The fruit of the vine: Christian liberty — Where are we going?

Why am I taking the time and space to reflect on the subject of Christian liberty?  It may be helpful to repeat what I pointed out at the beginning, that although the subject arose in the context of questions about the character of the fruit of the vine in the communion service, the session has not made a decisions on that matter (except to wait for a time before considering the subject).  However, in studying the issue, it appeared to me that as a congregation we would do well to give attention not only to the sacramental issue (what is the most appropriate and Biblical way to observe the Lord’s Supper), but also to the question of Christian liberty, which is a separate, but related issue.  I intend to preach on Romans 14 when we get to that point in our current Sunday morning series on Romans.  However, I also wanted to do some bite-sized reflections over a period of time (thus these blog entries, which also appear as bulletin inserts).  Responses, questions, and  disagreements are welcome!  Each post has a “Leave a Comment” option.

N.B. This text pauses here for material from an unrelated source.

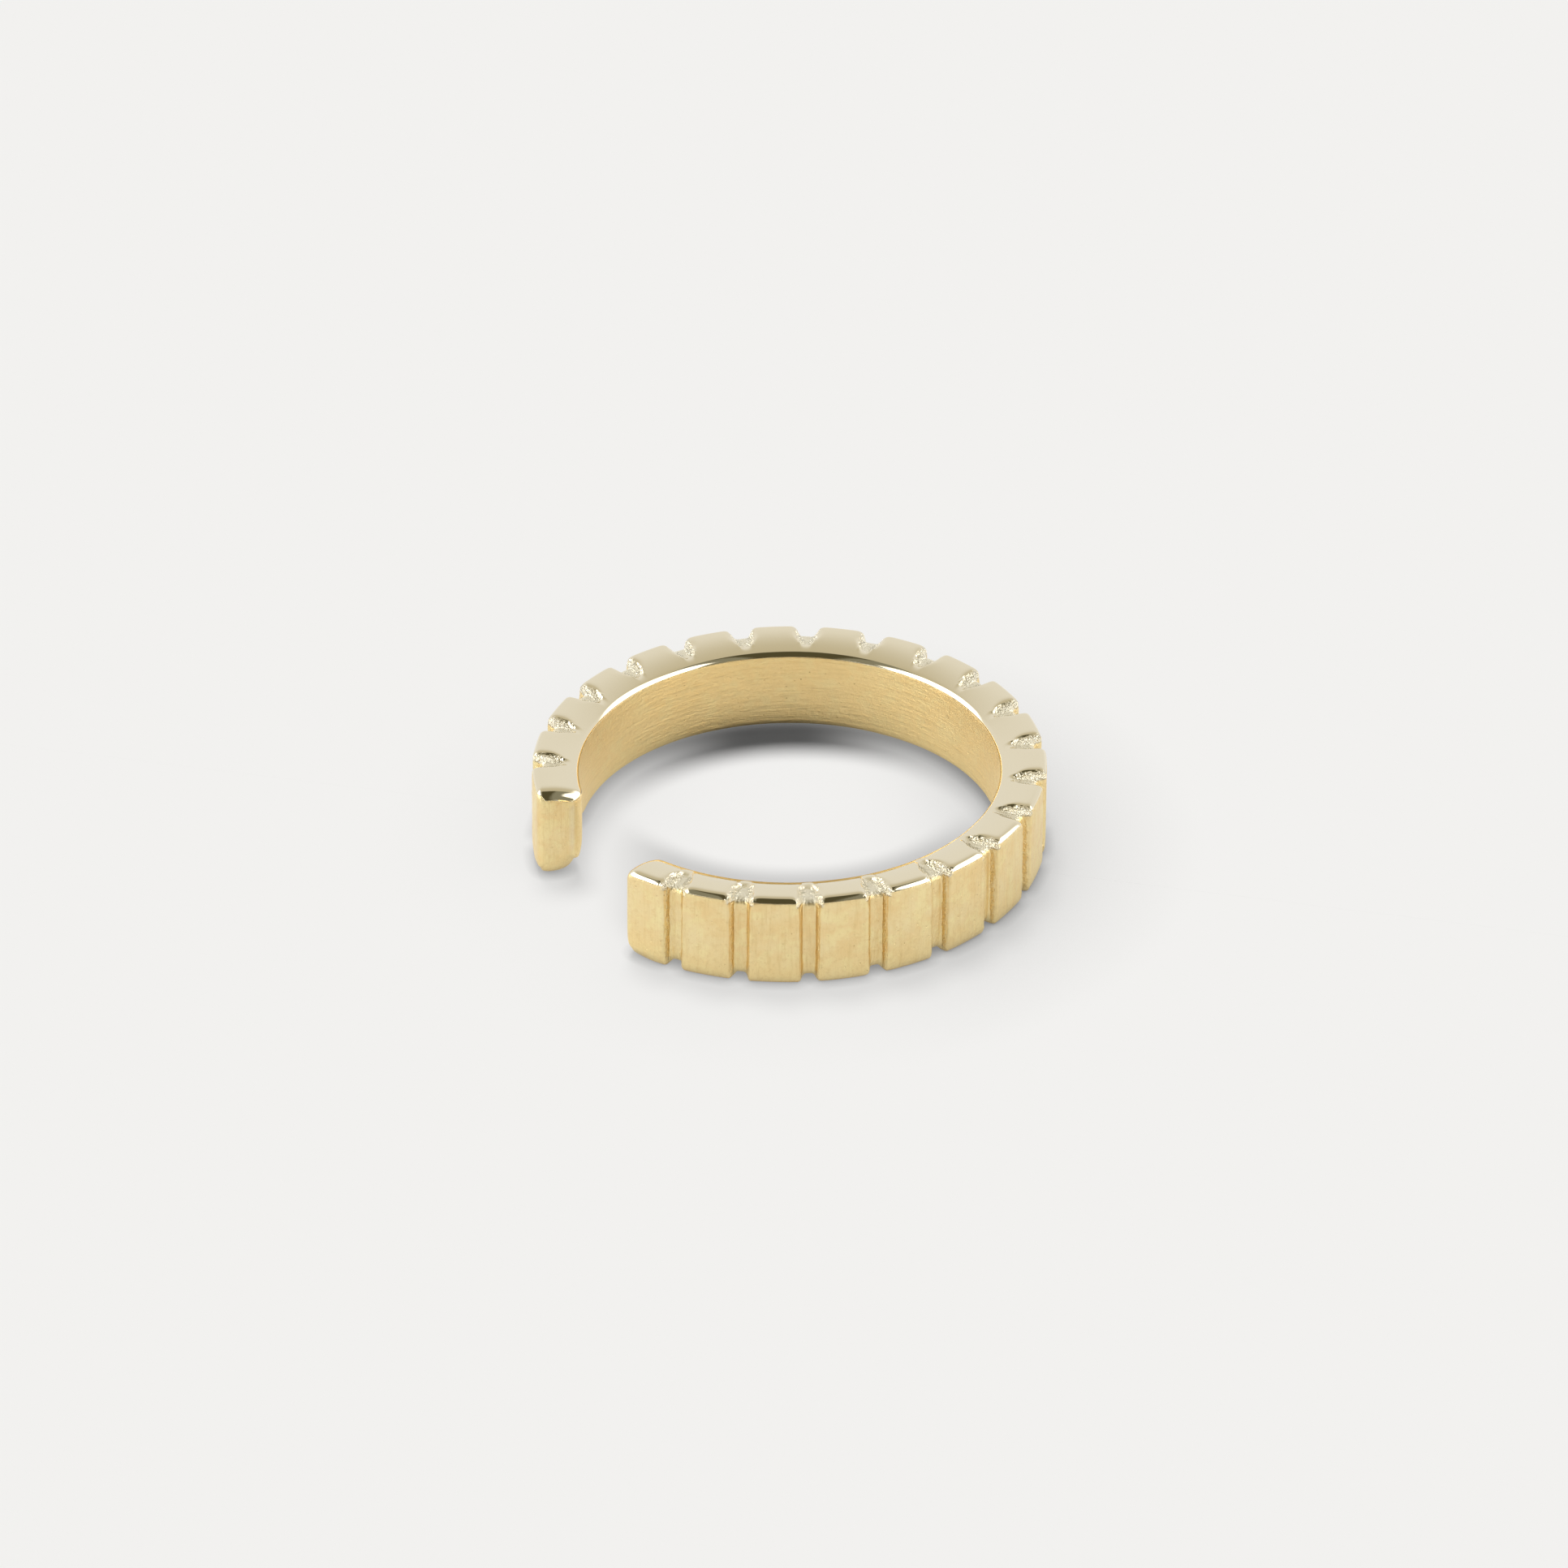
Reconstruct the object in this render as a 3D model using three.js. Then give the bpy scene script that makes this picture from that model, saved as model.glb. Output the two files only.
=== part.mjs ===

Several disclaimers may be in order.  My goal is not to encourage those who do not drink wine to begin the practice of moderate use of alcoholic beverages.  Nor is my goal to persuade those who may use wine moderately to abstain.  Both drinking wine and abstaining can be done to the glory of God.

Nor is it my purpose here to advocate for one side or the other in the question of whether the fruit of the vine in our communion service should be fermented or not.  The session is not yet ready to consider that question.

A Biblically healthy church of the Lord Jesus could well have within it those who conclude that, given the abuse of alcohol in our culture, they will abstain totally from its use.  That conviction does not make them second-class citizens of the kingdom.  The same church could also have within it those who use beverage alcohol in moderation.  Their practice does not make them sinners.

The more important issue, which is closer to what Paul deals with in Romans 14 and 1 Corinthians 8, is how do believers relate to their Lord and to one another in their practice.  Are we glorifying God and reflecting love to the saints?  That’s why Christian liberty is important.